[ih] NIC numbers [Was: The history of "This" 0.0.0.0/8 network?]

Alex McKenzie aamsendonly396 at gmail.com
Wed Feb 13 07:21:19 PST 2019


In the late 1960's and early 1970's the NIC was the Network Information
Center, run under ARPA contract by Doug Englebart's "Augmentation Research
Center" at SCI.  The NIC had the task of collecting all the documents
discussing the network ARPA was planning and implementing, and making these
documents available to the community as appropriate.  Every incoming
document was given a number - these are the NIC numbers, and the NIC could
retrieve documents using this number.  When the RFC series was started by
Steve Crocker, RFCs were part of the document stream entering the NIC, and
therefore they were assigned NIC numbers.  Of course, as part of the RFC
series, they were also assigned RFC numbers, at first by Steve Crocker, and
later by others.  Every RFC had both a NIC number (which is rarely
mentioned) and an RFC number. Although it was not an RFC, the Host-Host
Protocol spec (NCP) did have a NIC number.

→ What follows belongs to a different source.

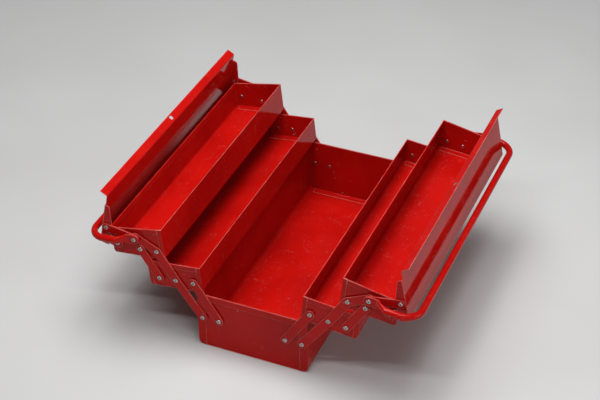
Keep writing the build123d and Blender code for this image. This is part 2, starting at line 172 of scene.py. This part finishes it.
def zinc_steel():
    """Zinc-plated steel rivets, peened over: dull blotched grey, with painted shade darkening the
    punched ring and the foot of the head.
    """
    material, tree, shader = new_material("zinc plated steel rivet", "#9A9692", 0.3, metallic=1.0)
    rows = (("blotch", 1.6, 3, EVEN, 0.35, 0.7), ("pits", 0.25, 2, EVEN, 0, 1))
    field = noise_fields(tree, rows)
    # Painted shade: the head is darkened in its punched ring and at its foot, where shadow would
    # fall
    painted_shade = add_node(tree, "Attribute", {}, "Fac", attribute_name="painted_shade")
    layers = ((field["blotch"], 1.0, "#8E8986"), (painted_shade, 0.9, "#241E1C"))
    tree.links.new(layered(tree, "#D2CDC9", layers), shader.inputs["Base Color"])
    gloss = {"Value": field["blotch"], "To Min": 0.22, "To Max": 0.42}
    tree.links.new(add_node(tree, "MapRange", gloss), shader.inputs["Roughness"])
    pitted = {"Height": field["pits"], "Strength": 1, "Distance": 0.012 * MM}
    tree.links.new(add_node(tree, "Bump", pitted), shader.inputs["Normal"])
    return material


def studio_paper():
    """Matt pale paper, with the faint cloudiness and tooth of a rolled backdrop."""
    material, tree, shader = new_material("pale studio paper", "#B8B8B8", 0.9)
    field = noise_fields(tree, (("cloud", 300, 2, EVEN, 0.3, 0.7), ("tooth", 0.8, 2, EVEN, 0, 1)))
    layers = ((field["cloud"], 1.0, "#B5B5B4"),)
    tree.links.new(layered(tree, "#BABABA", layers), shader.inputs["Base Color"])
    grain = {"Height": field["tooth"], "Strength": 1, "Distance": 0.02 * MM}
    tree.links.new(add_node(tree, "Bump", grain), shader.inputs["Normal"])
    return material


# --- Rivets --------------------------------------------------------------------------------

# In millimetres: how far a rivet's points reach from its axis at most, the height that its head
# takes up, the slack that keeps a new surface inside the fitted one, and the least radius
RIVET_REACH = 10
HEAD_HEIGHT = 1.7
FINE = 0.01
LEAST_RADIUS = 0.2

# The head's profile from its rim to its middle: radius and height in millimetres, and how dark the
# painted shade is there
HEAD = (
    (4.15, 0.0, 0.5),
    (4.15, 0.35, 0.5),
    (3.9, 0.85, 0.0),
    (3.3, 1.3, 0.0),
    (2.5, 1.58, 0.0),
    (1.9, 1.64, 0.0),
    (1.45, 1.5, 0.5),
    (1.2, 1.15, 1.0),
    (0.85, 1.0, 1.0),
    (0.4, 1.06, 0.5),
    (0.0, 1.1, 0.0),
)


def rivet_axes(obj):
    """The rivets of one node, each as its axis x and z, its end of the box (-1 or 1), and how
    far out from the middle and from its axis its points lie."""
    mesh = obj.data
    points = np.empty(len(mesh.vertices) * 3)
    mesh.vertices.foreach_get("co", points)
    points = points.reshape(-1, 3)
    found = []
    while len(points):
        x, y, z = points[0]
        same_axis = np.hypot(points[:, 0] - x, points[:, 2] - z) < RIVET_REACH * MM
        near = same_axis & (points[:, 1] * y > 0)
        one = points[near]
        points = points[~near]
        x, z = (one[:, 0].min() + one[:, 0].max()) / 2, (one[:, 2].min() + one[:, 2].max()) / 2
        radius = np.hypot(one[:, 0] - x, one[:, 2] - z)
        found.append((x, z, np.sign(y), np.abs(one[:, 1]), radius))
    return found


def outline_of(out, radius):
    """The half outline of a turned piece: its (out, radius) corners walked from the inner end."""
    corners = sorted({(round(float(o), 5), round(float(r), 5)) for o, r in zip(out, radius)})
    walked = [corners[0]]
    for level in sorted({o for o, _ in corners}):
        ring = sorted({r for o, r in corners if o == level}, key=lambda r: abs(r - walked[-1][1]))
        walked += [(level, ring[0])] + ([(level, ring[-1])] if len(ring) > 1 else [])
    return walked


def peened_rivet(x, z, end, out, radius, steps=36):
    """A turned rivet: the profile below its outer head follows the fitted piece, and the head is
    a dome with a punched ring.  Point (a, k) is (x + r_k cos a, end * o_k, z + r_k sin a)."""
    base = out.max() - HEAD_HEIGHT * MM
    fitted = [(o, r) for o, r in outline_of(out, radius) if o < base - 2 * FINE * MM]
    profile = [(o, max(r - FINE * MM, LEAST_RADIUS * MM)) for o, r in fitted]
    profile = [(profile[0][0], 0.0)] + profile + [(base, profile[-1][1])]
    # Painted shade for each ring of points: none below the head, dark in the punched ring and at
    # the head's foot
    painted_shade = [0.0] * len(profile) + [shade_amount for _, _, shade_amount in HEAD]
    profile += [(base + height * MM, radius * MM) for radius, height, _ in HEAD]
    turn = np.linspace(0, 2 * np.pi, steps, endpoint=False)
    o, r = np.array(profile).T
    across = x + r[:, None] * np.cos(turn)
    outward = np.repeat(end * o[:, None], steps, 1)
    upward = z + r[:, None] * np.sin(turn)
    verts = np.stack([across, outward, upward], -1).reshape(-1, 3)
    rows, columns = np.meshgrid(np.arange(len(o) - 1), np.arange(steps), indexing="ij")
    here, there = rows * steps + columns, rows * steps + (columns + 1) % steps
    faces = np.stack([here, there, there + steps, here + steps], -1).reshape(-1, 4)
    return verts, faces[:, :: -int(end)], np.repeat(painted_shade, steps)


def rivet_piece(name, obj):
    """All the peened rivets of one node as one mesh, with the painted shade as an attribute on its
    points.
    """
    verts, faces, painted_shade, start = [], [], [], 0
    for axis in rivet_axes(obj):
        points, quads, shade_amount = peened_rivet(*axis)
        verts.append(points)
        faces.append(quads + start)
        painted_shade.append(shade_amount)
        start += len(points)
    mesh = bpy.data.meshes.new(name)
    mesh.from_pydata(np.concatenate(verts).tolist(), [], np.concatenate(faces).tolist())
    mesh.attributes.new("painted_shade", "FLOAT", "POINT").data.foreach_set("value", np.concatenate(painted_shade))
    mesh.shade_smooth()
    mesh.materials.append(rivet_steel)
    piece = bpy.data.objects.new(name, mesh)
    weld = piece.modifiers.new("close the poles", "WELD")
    weld.merge_threshold = 0.01 * MM
    bpy.context.scene.collection.objects.link(piece)
    return piece


enamel = stoving_enamel()
rivet_steel = zinc_steel()
bodies = frame["record"]["behaviour"]["bodies"]
body_of = {node: body for body, names in bodies.items() for node in names}
for name, obj in frame["nodes"].items():
    if name.endswith("rivets"):
        piece = rivet_piece(name.replace("rivets", "peened_rivets"), obj)
        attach(piece, body_of[name])
        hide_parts(name)
    else:
        for slot in obj.material_slots:
            slot.material = enamel

# --- Floor, light and camera ---------------------------------------------------------------


def pale_floor():
    """A square sheet of paper under the box, this many metres from its middle to each side."""
    mesh = bpy.data.meshes.new("floor")
    half = 6.0
    corners = [(-half, -half, 0), (half, -half, 0), (half, half, 0), (-half, half, 0)]
    mesh.from_pydata(corners, [], [(0, 1, 2, 3)])
    floor = bpy.data.objects.new("floor", mesh)
    bpy.context.scene.collection.objects.link(floor)
    mesh.materials.append(studio_paper())


def aimed(place, back, roll=0.0):
    """A pose whose local +Z is back and whose local +X is level, then turned by roll about +Z."""
    back = np.array(back) / np.linalg.norm(back)
    right = np.cross((0.0, 0.0, 1.0), back)
    right = right / np.linalg.norm(right)
    up = np.cross(back, right)
    pose = Matrix.Identity(4)
    for column, axis in enumerate((right, up, back, place)):
        for row in range(3):
            pose[row][column] = axis[row]
    return pose @ Matrix.Rotation(roll, 4, "Z")


def soft_light(name, place, aim, width, height, power):
    """A rectangular soft box at a place in metres, facing a point, with its power in watts."""
    lamp = bpy.data.lights.new(name, "AREA")
    lamp.shape = "RECTANGLE"
    lamp.size = width
    lamp.size_y = height
    lamp.energy = power
    holder = bpy.data.objects.new(name, lamp)
    facing = np.array(place) - np.array(aim)
    holder.matrix_world = aimed(place, facing)
    bpy.context.scene.collection.objects.link(holder)


def studio_camera():
    """A long lens that looks down at the near end from the right, with no shift."""
    azimuth, elevation, roll = map(math.radians, (23.102, 35.918, -0.338))
    back = (
        math.sin(azimuth) * math.cos(elevation),
        -math.cos(azimuth) * math.cos(elevation),
        math.sin(elevation),
    )
    data = bpy.data.cameras.new("camera")
    data.lens = 92.18
    data.sensor_width = 36.0
    camera = bpy.data.objects.new("camera", data)
    camera.matrix_world = aimed((0.846475, -2.025711, 1.755454), back, roll)
    bpy.context.scene.collection.objects.link(camera)
    bpy.context.scene.camera = camera


pale_floor()
world = bpy.data.worlds.new("studio")
world.use_nodes = True
world.node_tree.nodes["Background"].inputs["Color"].default_value = linear("#FFFFFF")
world.node_tree.nodes["Background"].inputs["Strength"].default_value = 0.10
bpy.context.scene.world = world
soft_light("overhead soft box", (-0.1, 0.1, 2.2), (0, 0, 0.1), 1.5, 1.5, 56.0)
soft_light("strip light", (0.25, -1.1, 2.0), (0, -0.25, 0.15), 1.3, 0.05, 16.0)
soft_light("right side fill", (2.4, -0.3, 0.9), (0.2, 0, 0.1), 1.2, 1.0, 16.0)
soft_light("front fill", (1.8, -2.2, 1.4), (0, 0, 0.1), 1.6, 1.2, 4.5)
bpy.context.scene.view_settings.view_transform = "Standard"
studio_camera()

At the time the ARPAnet was being developed, the NIC distributed all RFCs
and certain other documents (including the Host-Host Protocol spec, and
later the Protocol Handbook, the ARPAnet Directory, and the Resource
Handbook) to all locations designated by ARPA as "ARPAnet sites" by US
mail, addressed to the "Site Liaison".  The Site Liaison was responsible
for internal distribution of the documents (as appropriate) within the site.

Cheers,
Alex

Cheers,
Alex

On Tue, Feb 12, 2019 at 6:58 PM Michael Greenwald <mbgreen at seas.upenn.edu>
wrote:

> On 2019-02-12 15:04, Dave Crocker wrote:
> > On 2/12/2019 12:37 PM, Alex McKenzie wrote:
> >> If you want to know about NCP, see RFC # 6529.  The NCP spec was not
> >> originally an RFC, since it was a specification, not a "request" for
> >> comments.
> >
> > Lots of early RFCs were specifications.  FTP and Telnet, for example.
> > And NCP was developed by the same community, wasn't it?
> >
> > And there are 3 sub-100 RFCs talking about NCP.  So it's interesting
> > the
> > the protocol itself didn't make it into the series back then.
>
> The NCP protocol spec was always available in the Arpanet Protocol
> Handbook,
> which collected protocol specifications equally from both RFC's and
> NIC's.
> I am pretty sure NCP was a NIC. I am sure it was in the protocol
> handbook.
> The Arpanet Protocol Handbook was available in every office I sat in at
> MIT
> in those days, so the relevant NICs and RFCs seemed equally available.
> So I didn't feel that it not existing in an RFC form was a lack in any
> way. NIC vs. RFC didn't make much difference to me, then.
> I imagined that NICs were more "finished" and more "official" than RFCs,
> and
> also NICs seemed to apply to the ARPA net, and RFC's to the Internet.
> Perhaps
> this is just a reflection of my ignorance.